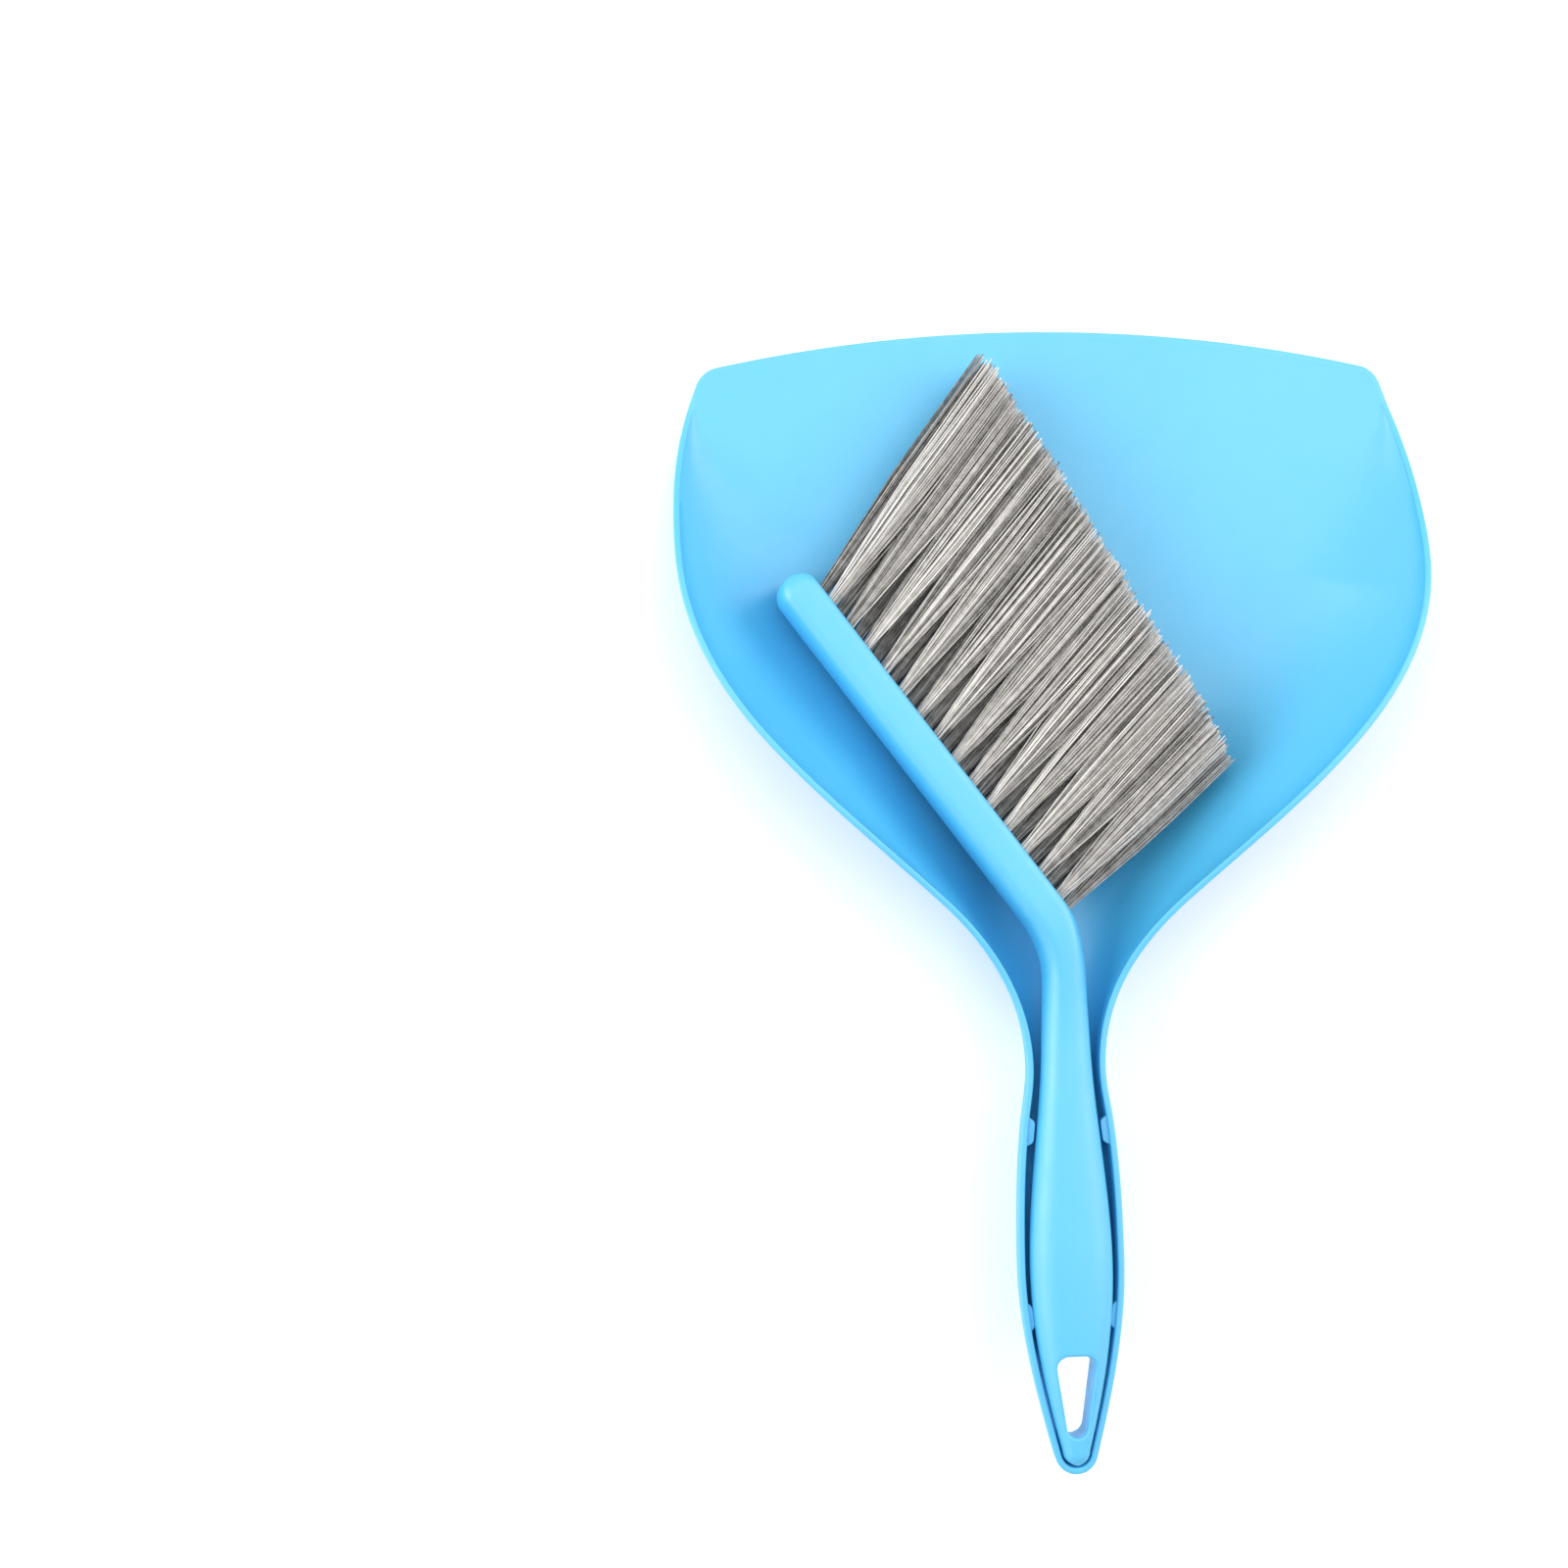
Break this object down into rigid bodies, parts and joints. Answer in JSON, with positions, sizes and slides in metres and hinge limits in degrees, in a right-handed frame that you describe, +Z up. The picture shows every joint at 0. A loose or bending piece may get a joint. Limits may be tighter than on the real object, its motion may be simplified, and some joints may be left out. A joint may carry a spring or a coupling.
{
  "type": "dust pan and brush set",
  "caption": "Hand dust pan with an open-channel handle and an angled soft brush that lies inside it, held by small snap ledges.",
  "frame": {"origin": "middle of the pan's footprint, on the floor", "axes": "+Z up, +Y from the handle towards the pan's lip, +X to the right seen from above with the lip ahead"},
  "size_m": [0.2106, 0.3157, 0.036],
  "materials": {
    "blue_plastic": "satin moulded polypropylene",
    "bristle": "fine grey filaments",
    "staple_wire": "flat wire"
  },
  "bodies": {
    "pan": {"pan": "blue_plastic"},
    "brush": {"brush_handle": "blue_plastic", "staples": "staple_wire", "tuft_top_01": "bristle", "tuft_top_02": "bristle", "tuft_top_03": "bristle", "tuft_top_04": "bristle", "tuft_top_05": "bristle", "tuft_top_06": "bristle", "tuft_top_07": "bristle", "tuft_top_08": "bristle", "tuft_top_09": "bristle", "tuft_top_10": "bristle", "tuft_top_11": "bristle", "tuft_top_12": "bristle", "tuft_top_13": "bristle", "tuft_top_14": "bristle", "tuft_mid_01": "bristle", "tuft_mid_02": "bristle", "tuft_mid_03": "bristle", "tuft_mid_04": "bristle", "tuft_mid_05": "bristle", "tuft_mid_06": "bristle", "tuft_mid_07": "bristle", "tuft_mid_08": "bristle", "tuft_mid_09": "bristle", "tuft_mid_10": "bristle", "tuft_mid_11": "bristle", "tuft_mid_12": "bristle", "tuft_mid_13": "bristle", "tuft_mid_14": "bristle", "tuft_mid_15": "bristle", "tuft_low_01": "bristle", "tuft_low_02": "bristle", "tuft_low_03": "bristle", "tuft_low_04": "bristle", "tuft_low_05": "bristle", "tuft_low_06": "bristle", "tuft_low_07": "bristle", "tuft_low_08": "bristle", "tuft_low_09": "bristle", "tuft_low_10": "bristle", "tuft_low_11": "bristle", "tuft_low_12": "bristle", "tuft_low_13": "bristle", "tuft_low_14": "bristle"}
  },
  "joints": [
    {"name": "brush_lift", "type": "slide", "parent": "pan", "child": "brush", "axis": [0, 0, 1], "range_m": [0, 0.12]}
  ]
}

- _WHAT IS ASKED_: Repeat the material word for word, in full.

- _EXERCISE RESPONSE_:
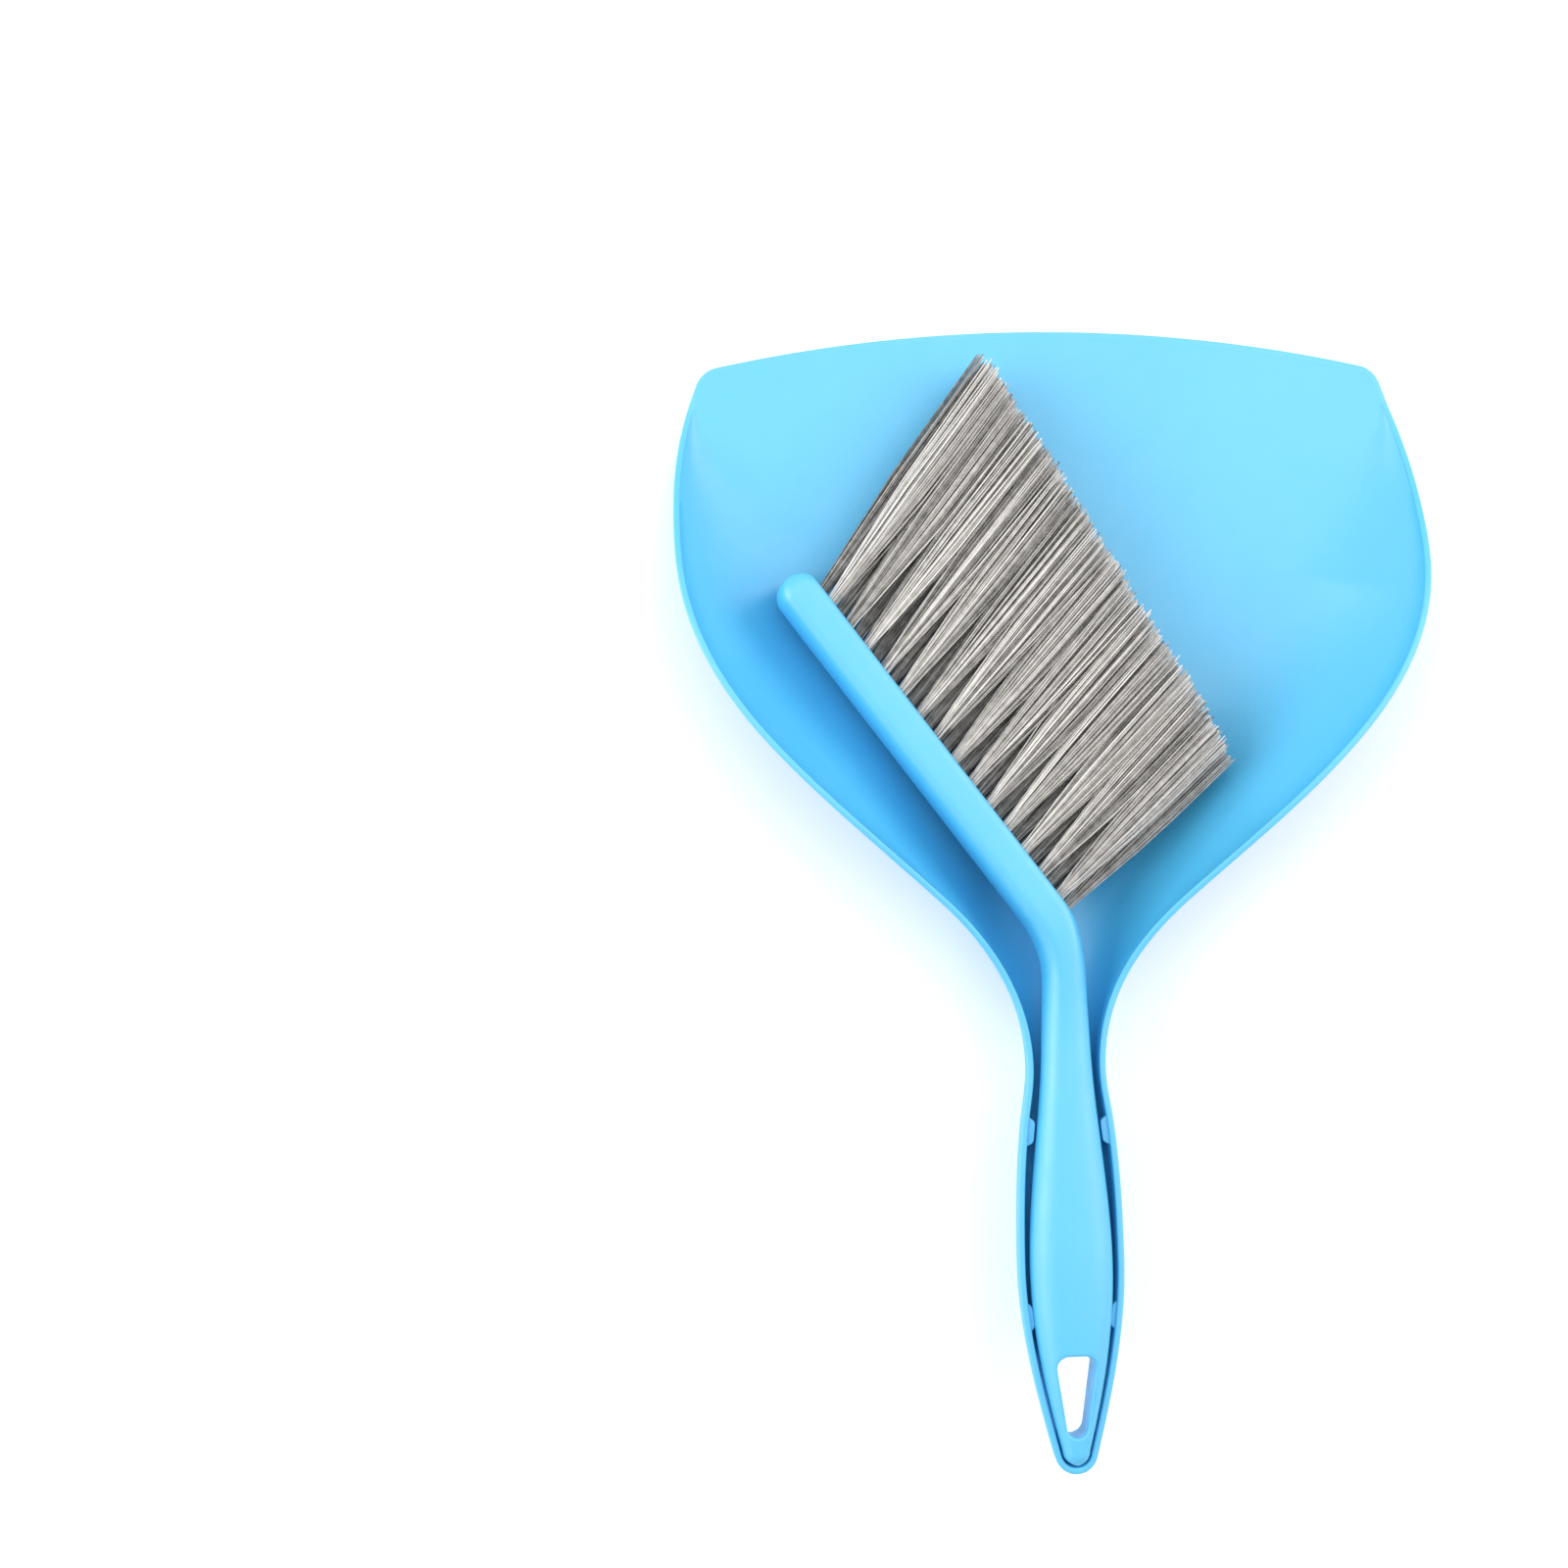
Break this object down into rigid bodies, parts and joints. Answer in JSON, with positions, sizes and slides in metres and hinge limits in degrees, in a right-handed frame that you describe, +Z up. The picture shows every joint at 0. A loose or bending piece may get a joint. Limits may be tighter than on the real object, its motion may be simplified, and some joints may be left out. A joint may carry a spring or a coupling.
{
  "type": "dust pan and brush set",
  "caption": "Hand dust pan with an open-channel handle and an angled soft brush that lies inside it, held by small snap ledges.",
  "frame": {"origin": "middle of the pan's footprint, on the floor", "axes": "+Z up, +Y from the handle towards the pan's lip, +X to the right seen from above with the lip ahead"},
  "size_m": [0.2106, 0.3157, 0.036],
  "materials": {
    "blue_plastic": "satin moulded polypropylene",
    "bristle": "fine grey filaments",
    "staple_wire": "flat wire"
  },
  "bodies": {
    "pan": {"pan": "blue_plastic"},
    "brush": {"brush_handle": "blue_plastic", "staples": "staple_wire", "tuft_top_01": "bristle", "tuft_top_02": "bristle", "tuft_top_03": "bristle", "tuft_top_04": "bristle", "tuft_top_05": "bristle", "tuft_top_06": "bristle", "tuft_top_07": "bristle", "tuft_top_08": "bristle", "tuft_top_09": "bristle", "tuft_top_10": "bristle", "tuft_top_11": "bristle", "tuft_top_12": "bristle", "tuft_top_13": "bristle", "tuft_top_14": "bristle", "tuft_mid_01": "bristle", "tuft_mid_02": "bristle", "tuft_mid_03": "bristle", "tuft_mid_04": "bristle", "tuft_mid_05": "bristle", "tuft_mid_06": "bristle", "tuft_mid_07": "bristle", "tuft_mid_08": "bristle", "tuft_mid_09": "bristle", "tuft_mid_10": "bristle", "tuft_mid_11": "bristle", "tuft_mid_12": "bristle", "tuft_mid_13": "bristle", "tuft_mid_14": "bristle", "tuft_mid_15": "bristle", "tuft_low_01": "bristle", "tuft_low_02": "bristle", "tuft_low_03": "bristle", "tuft_low_04": "bristle", "tuft_low_05": "bristle", "tuft_low_06": "bristle", "tuft_low_07": "bristle", "tuft_low_08": "bristle", "tuft_low_09": "bristle", "tuft_low_10": "bristle", "tuft_low_11": "bristle", "tuft_low_12": "bristle", "tuft_low_13": "bristle", "tuft_low_14": "bristle"}
  },
  "joints": [
    {"name": "brush_lift", "type": "slide", "parent": "pan", "child": "brush", "axis": [0, 0, 1], "range_m": [0, 0.12]}
  ]
}